(Foto di Cusa)
La bandiera del Como e l’addio al calcio dopo la gara con l’Inter
«Sono felicissimo e un po’ frastornato». E come non esserlo? Alessio Iovine, in due giorni, è entrato in un vortice di emozioni, dopo aver annunciato giovedì il suo ritiro dal calcio giocato. La decisione era presa da mesi ma, dopo l’annuncio, sono arrivate tante dimostrazioni di affetto. Dai compagni, dalla società, dai tifosi. Ma anche da tutto quel mondo che l’ha accompagnato prima della sua lunga esperienza a Como. Sei anni in biancoblù, uno dei primi mattoni della rinascita dopo la promozione dalla serie D. Ha giocato quasi ovunque: esterno alto, terzino, a destra e a sinistra. Ha fatto anche la mezz’ala e, in una occasione, anche il difensore centrale. Un jolly vero.

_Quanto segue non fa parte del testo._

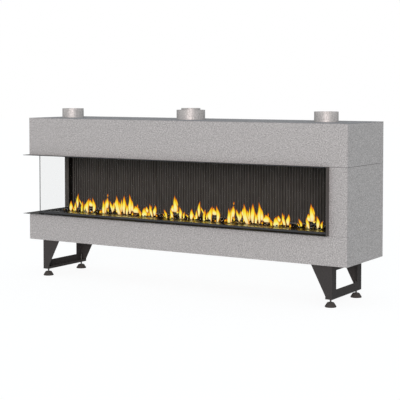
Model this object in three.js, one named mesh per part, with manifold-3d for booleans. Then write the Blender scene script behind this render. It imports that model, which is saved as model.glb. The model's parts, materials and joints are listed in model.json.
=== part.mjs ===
// Built-in gas fireplace, glazed at the front and at the left end, closed at the right end.
// A galvanised casing stands on two folded leg frames with levelling feet. A black flange frame
// stands proud of the casing round the opening, and the firebox has a ribbed back.
// Lengths are millimetres. X runs to the right along the front, Y to the back and Z up.
// Inside the casing group, X, Y and Z are zero at the left, front and bottom faces of the casing.

import * as THREE from 'three';
import { mergeVertices } from 'three/addons/utils/BufferGeometryUtils.js';
import Module from 'manifold-3d';

const wasm = await Module();
wasm.setup();

// Casing
const casingWidth = 2490;
const casingDepth = 550;
const casingHeight = 871;
const openingBottom = 184;
const openingTop = 606;
const cornerPanelWidth = 121;
const sheet = 1.5;
const lidPlate = 2;
const carryingLip = 70;
const plainLip = 25;
const upperLip = 44;
const lowerSeam = 0.7;
const upperSeam = 1.5;
const cornerLipInset = 30;
const jambReturn = 30;

// Clearances, and how far a cut runs past its piece
const fitGap = 0.3;
const overrun = 5;
const weldLap = 0.5;
const weldStep = 0.2;
const bendRoot = 0.1;
const mergeDistance = 0.0001;

// Flange frame of black plate, with the grooves that hold the glass
const flangeProud = 33;
const flangePlate = 3;
const channelRise = 14;
const grooveWall = 2;
const grooveClearance = 2;
const upperGrooveDepth = 37;
const innerLip = 17;
const leftFlangeInset = 100;
const jambThickness = 4;
const jambInnerReach = 80;

// Glass
const glassInset = 50;
const glassThickness = 4;
const glassTopReach = 12;
const glassCornerGap = 0.5;

// Post at the rear left corner of the firebox
const postInset = 45;
const postWidth = 39;
const postReach = 33;
const postPlate = 3;

// Ribbed back, in equal panels
const rearSpace = 172;
const ribDepth = 8;
const ribPitch = 20.35;
const ribCrestShare = 0.34;
const ribValleyShare = 0.3;
const linerBase = 4;
const linerPanels = 3;

// Firebox roof, its baffle and its relief flaps
const baffleDrop = 11;
const bafflePlate = 2;
const baffleWidth = 420;
const baffleDepth = 190;
const baffleRearGap = 8;
const baffleStudRadius = 4;
const baffleStudInset = 20;
const reliefOffset = 600;
const reliefWidth = 200;
const reliefDepth = 130;
const reliefMargin = 10;
const reliefForward = 45;
const flapPlate = 2;
const hingePinRadius = 2.5;
const hingeBarrelRadius = 4.5;
const hingeBarrelLength = 60;
const hingeEarThickness = 3;
const hingeEarSide = 9;

// Flue and duct collars, and the air box below the flue
const leftDuctX = 181;
const rightDuctInset = 152;
const collarWall = 1.5;
const ductRadius = 77.5;
const ductHeight = 65;
const ductSkirt = 22;
const flueOuterRadius = 97.5;
const flueOuterHeight = 65;
const flueInnerRadius = 65;
const flueInnerHeight = 77;
const collarFlange = 15;
const pipeFoot = 5;
const airBoxPlate = 2;
const airBoxWidth = 500;
const airBoxFrontReach = 115;
const airBoxRearSpace = 100;
const airBoxHeight = 92;

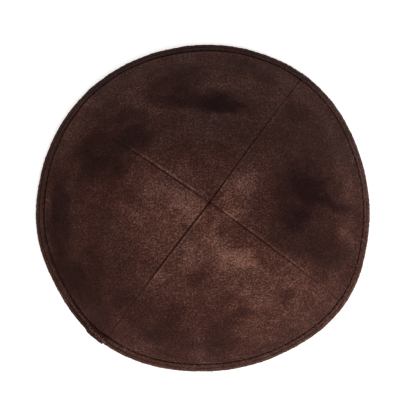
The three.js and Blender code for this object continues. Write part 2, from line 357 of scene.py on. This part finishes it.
napLook = {
    "drift": (13, 3.0),       # size and strength of the wandering of the patches' edges
    "fringe": (5, 3.5),       # the same, finer
    "edge": (2.1, 0.7),       # how sharply a patch ends
    "clouds": (9, 0.22),      # size and strength of the faint marks between the patches
    "coolBase": 0.05,
    "coolBack": (0.6, -15, 60),   # strength, and where it starts and is full, front to back
    # painted sheen: greyer towards the rim, as grazing light makes the nap look
    "rimSheen": (0.15, 66, 88),  # the same, from the middle to the rim
    "coolClouds": (16, 0.5),
}


def napAndShadeTone(points, overall, node):
    # patches of nap tone and of painted shade and light, with edges that wander as a brushed nap's do
    size, strength = napLook["drift"]
    drift = np.stack([cloudNoise(points, size, 3.1), cloudNoise(points, size, 9.7)], axis=-1)
    fineSize, fineStrength = napLook["fringe"]
    fringe = np.stack([cloudNoise(points, fineSize, 5.3), cloudNoise(points, fineSize, 1.9)], axis=-1)
    wander = drift * strength + fringe * fineStrength
    sharpness, fill = napLook["edge"]
    tone = np.full(points.shape[:-1], float(overall))
    for patch in napAndShadePatches:
        if patch.get("only", node) != node:
            continue
        turn = math.radians(patch["turn"])
        x = points[..., 0] + wander[..., 0] - patch["x"]
        y = points[..., 1] + wander[..., 1] - patch["y"]
        along = (x * math.cos(turn) + y * math.sin(turn)) / patch["wide"]
        across = (y * math.cos(turn) - x * math.sin(turn)) / patch["tall"]
        tone = tone + patch["tone"] * np.exp(-(along ** 2 + across ** 2) ** sharpness * fill)
    size, strength = napLook["clouds"]
    return tone + strength * cloudNoise(points, size, 6.6)


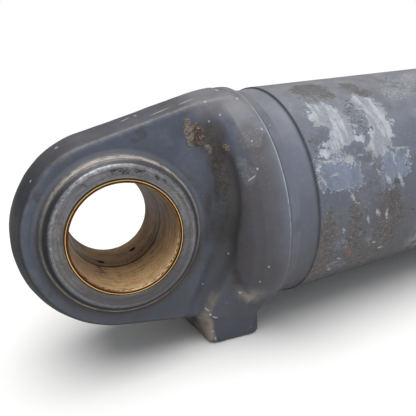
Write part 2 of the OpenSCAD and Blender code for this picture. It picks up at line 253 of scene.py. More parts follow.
def gradient(fn, v, h=0.15):
    x, y, z = v[:, 0], v[:, 1], v[:, 2]
    g = np.stack([fn(x + h, y, z) - fn(x - h, y, z), fn(x, y + h, z) - fn(x, y - h, z),
                  fn(x, y, z + h) - fn(x, y, z - h)], 1)
    return g / np.maximum(np.linalg.norm(g, axis=1), 1e-9)[:, None]


def axis_points(spans):
    """Grid lines: (start, stop, spacing) spans joined end to end."""
    out = []
    for a, b, s in spans:
        n = max(1, int(round((b - a) / s)))
        out.extend(np.linspace(a, b, n, endpoint=False))
    out.append(spans[-1][1])
    return np.array(out)


def field_mesh(name, fn, gx, gy, gz, relief=None):
    F = np.empty((len(gx), len(gy), len(gz)), np.float32)
    Y, Z = np.meshgrid(gy, gz, indexing="ij")
    for i, xv in enumerate(gx):
        F[i] = fn(np.full(Y.shape, xv), Y, Z)
    F[np.abs(F) < 1e-5] = 1e-5
    v, q = surface_nets(F, gx, gy, gz)
    v = project(fn, v)
    if relief is not None:
        n = gradient(fn, v)
        v = v + n * relief(v, n)[:, None]
    me = bpy.data.meshes.new(name)
    me.vertices.add(len(v))
    me.vertices.foreach_set("co", (v * MM).astype(np.float32).ravel())
    me.loops.add(len(q) * 4)
    me.loops.foreach_set("vertex_index", q.astype(np.int32).ravel())
    me.polygons.add(len(q))
    me.polygons.foreach_set("loop_start", np.arange(0, len(q) * 4, 4, dtype=np.int32))
    me.update(calc_edges=True)
    me.validate()
    bm = bmesh.new()
    bm.from_mesh(me)
    bmesh.ops.recalc_face_normals(bm, faces=bm.faces)
    bm.to_mesh(me)
    bm.free()
    ob = bpy.data.objects.new(name, me)
    bpy.context.scene.collection.objects.link(ob)
    return ob


def revolve(name, pts, axis="x", centre=(0, 0, 0), segs=160, wobble=None):
    """A closed ring or solid of revolution from (along, r) points in mm; r of 0 closes at the axis."""
    bm = bmesh.new()
    rings = []
    cx, cy, cz = centre
    for a, r in pts:
        if r < 1e-6:
            co = {"x": (a, 0, 0), "y": (0, a, 0), "z": (0, 0, a)}[axis]
            rings.append([bm.verts.new(((co[0] + cx) * MM, (co[1] + cy) * MM, (co[2] + cz) * MM))])
            continue
        ring = []
        for i in range(segs):
            t = 2 * math.pi * i / segs
            rr = r + (wobble(a, t) if wobble else 0.0)
            c, s = rr * math.cos(t), rr * math.sin(t)
            co = {"x": (a, c, s), "y": (s, a, c), "z": (c, s, a)}[axis]
            ring.append(bm.verts.new(((co[0] + cx) * MM, (co[1] + cy) * MM, (co[2] + cz) * MM)))
        rings.append(ring)
    n = len(rings)
    for k in range(n):
        A, B = rings[k], rings[(k + 1) % n]
        if len(A) == 1 and len(B) == 1:
            continue
        for i in range(segs):
            j = (i + 1) % segs
            if len(A) == 1:
                bm.faces.new((A[0], B[j], B[i]))
            elif len(B) == 1:
                bm.faces.new((A[i], A[j], B[0]))
            else:
                bm.faces.new((A[i], A[j], B[j], B[i]))
    bmesh.ops.recalc_face_normals(bm, faces=bm.faces)
    me = bpy.data.meshes.new(name)
    bm.to_mesh(me)
    bm.free()
    ob = bpy.data.objects.new(name, me)
    bpy.context.scene.collection.objects.link(ob)
    return ob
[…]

Iovine va a ruota libera: «Non ho parole per descrivere l’affetto, che questa sera e in passato, mi hanno dimostrato compagni e tifosi. Forse è pure eccessivo. Che dire? È stato un viaggio bellissimo, soprattutto non avrei mai pensato di smettere in un simile contesto, in serie A… Mi ero ripromesso di non piangere, ma è successo».
Del resto, prima di Como-Inter si è preso un primo abbraccio alla consegna della targa-ricordo da parte della società. Nuovo colpo al cuore quando i tifosi, durante la partita, gli hanno dedicato uno striscione in curva: «Dalle giovanili alla serie A Alessio Iovine eterno lariano». Applausi e saluto. Fabregas, come facilmente prevedibile, gli ha anche concesso un quarto d’ora di passerella: non giocava dallo scorso 1 febbraio, sette minuti nella sconfitta a Bologna. Purtroppo, non è stato un campionato super a livello di minutaggio per Iovine (383 minuti giocati, nove presenze in tutto, di cui tre da titolare a inizio campionato contro Cagliari, Udinese e Bologna). Gran finale con i compagni che hanno indossato una maglietta con il numero 6 e l’hanno letteralmente sospinto sotto la curva: in braccio il piccolo Tommaso, alle sue spalle la compagna Francesca. Una serata magica e meritata.
Ma all’Alessio che faceva il raccattapalle al Sinigaglia, cosa direbbe l’Alessio che si ritira e viene osannato nello stesso stadio? «Direi solo una cosa: “non sai cosa ti sta per capitare”. Io però ho sempre pensato al presente, alle cose normali, al campo e ai campionati che disputavo. Mai ad arrivare in serie A. Ci sono arrivato a 33 anni, contento e in pace con me stesso. Nelle ultime ore, ex compagni, dirigenti, amici mi hanno scritto, puntando più sulla persona che sul calciatore. Tutti dicono che sono stati bene con me, che si sono divertiti e hanno trovato una persona importante: questo me lo porterò dentro sempre».
Spende un nome su tutti («Ho tre-quattro amici veri nel calcio, uno è il nostro portiere Bolchini, ma porto nel cuore tutti) e ricorda da dove è partito: «Ho alcune presenze in Prima categoria, tanti mi hanno chiesto per quale motivo la mia carriera sia partita dal basso e non da un punto un po’ più alto. Rispondo che, evidentemente, doveva andare così: sono contento di aver fatto un anno in A e uno in Prima categoria alla Bregnanese. Quel che ho seminato ho raccolto». Il momento clou? «Dico la promozione dello scorso anno: mi ha lasciato dentro tanto, è anche nato mio figlio. Ma ci sono mille momenti da ricordare in questi sei anni. Come scordare per esempio la promozione dalla serie C alla B?». È stato bello, ora inizia un altro capitolo, probabilmente nello staff tecnico. Di certo, non in ufficio. Sempre nel Como, sempre a casa sua.